Machining allowance also plays a role. Inconsistent casting quality increases material removal requirements, raising both time and cost.

Equipment reliability affects downtime and maintenance cycles, while automation reduces dependence on skilled labor and improves repeatability.


Application-Based Equipment Matching

Different industries require different configurations:

Automotive components demand high structural integrity and therefore benefit from fully automated systems with precise thermal control.

New energy vehicle structural parts require lightweight consistency, making integrated cooling and flow control essential.

Agricultural machinery focuses more on durability, where semi-automated or hybrid systems are often sufficient.

Lighting components prioritize surface quality and benefit from stable mold temperature and controlled filling conditions.


Selecting the Right Solution

When choosing an Aluminum gravity casting mechanical machine or evaluating manufacturers, several core aspects should be carefully reviewed:

Process stability under repeated cycles
Degree of system integration across the entire casting line
Appropriate automation level based on production scale
Compatibility with different aluminum alloys
Availability of quality inspection and validation support


Conclusion

Modern aluminum gravity casting is no longer defined by a single machine. It is a complete engineering system that combines controlled metal flow, thermal stability, and consistent solidification behavior across continuous production cycles.

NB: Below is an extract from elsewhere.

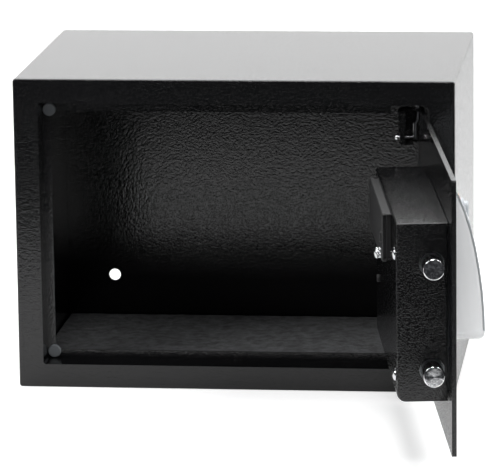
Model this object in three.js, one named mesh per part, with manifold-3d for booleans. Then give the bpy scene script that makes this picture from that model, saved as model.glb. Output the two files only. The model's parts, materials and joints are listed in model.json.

At the same time, selecting the right Aluminum gravity casting mechanical manufacturers determines whether these technical capabilities can truly be realized in real-world manufacturing environments. Suppliers with full-system engineering capabilities, alloy-specific expertise, and robust quality control frameworks—such as Tiger Casting—are better positioned to support stable, high-efficiency production.

For manufacturers in automotive, NEV, and precision engineering sectors, the real objective is not simply acquiring equipment. It is building a stable and integrated casting system that reduces defects, stabilizes output quality, and lowers total production cost over time.